The 2010 FIA GT3 European Championship season was the fifth season of the FIA GT3 European Championship. The season commenced on 1 May at Silverstone and ended on 10 October at Circuit Zolder. The season featured six double-header rounds, with each race lasting for a duration of 60 minutes. Most of the events were support races to the newly formed FIA GT1 World Championship.

Despite FIA's efforts to slow down the Callaway Competition-entered Chevrolet Corvette of Christian Hohenadel and Daniel Keilwitz via extensive performance balancing, the pairing finished the season as champions, taking four victories to secure the title with a meeting to spare; the second such championship crown for a team running a Corvette after the 2008 triumph of French duo Arnaud Peyroles and James Ruffier. 
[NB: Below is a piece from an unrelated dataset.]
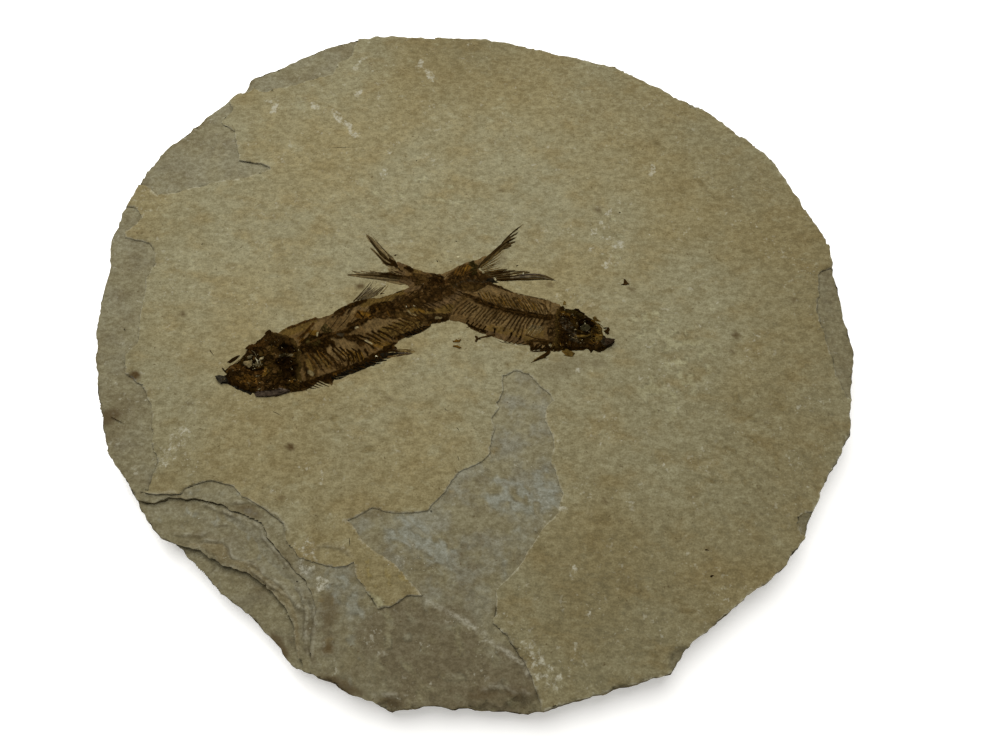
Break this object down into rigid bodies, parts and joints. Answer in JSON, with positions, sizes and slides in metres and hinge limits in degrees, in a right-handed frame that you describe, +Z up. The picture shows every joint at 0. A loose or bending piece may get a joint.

The championship-winning margin for Hohenadel and Keilwitz was 46 points over the Prospeed Competition Porsche of Paul van Splunteren and Marco Holzer, who took two wins over the course of the season at Portimão and Zolder. Another Corvette, run by Graff Racing, finished in third place with drivers Joakim Lambotte and Mike Parisy, who won both races at Brno. Four other duos took race victories during the season; Siso Cunill and Tim Bergmeister of Trackspeed won the season-opening race at Silverstone, Kenneth Heyer and Bernd Herdlhofer, and Csaba Walter and Claudia Hürtgen won at Jarama for Team Rosberg and Schubert Motorsport respectively, with the other Schubert Motorsport car of Patrick Söderlund and Edward Sandström winning at Zolder.

Prospeed Competition won the Teams' Championship, but were only confirmed as champions in December following a hearing to the FIA International Court of Appeal. Van Splunteren and Holzer had been disqualified from a victory at Zolder, due to a technical infringement regarding the weight of the car's rear brake discs. 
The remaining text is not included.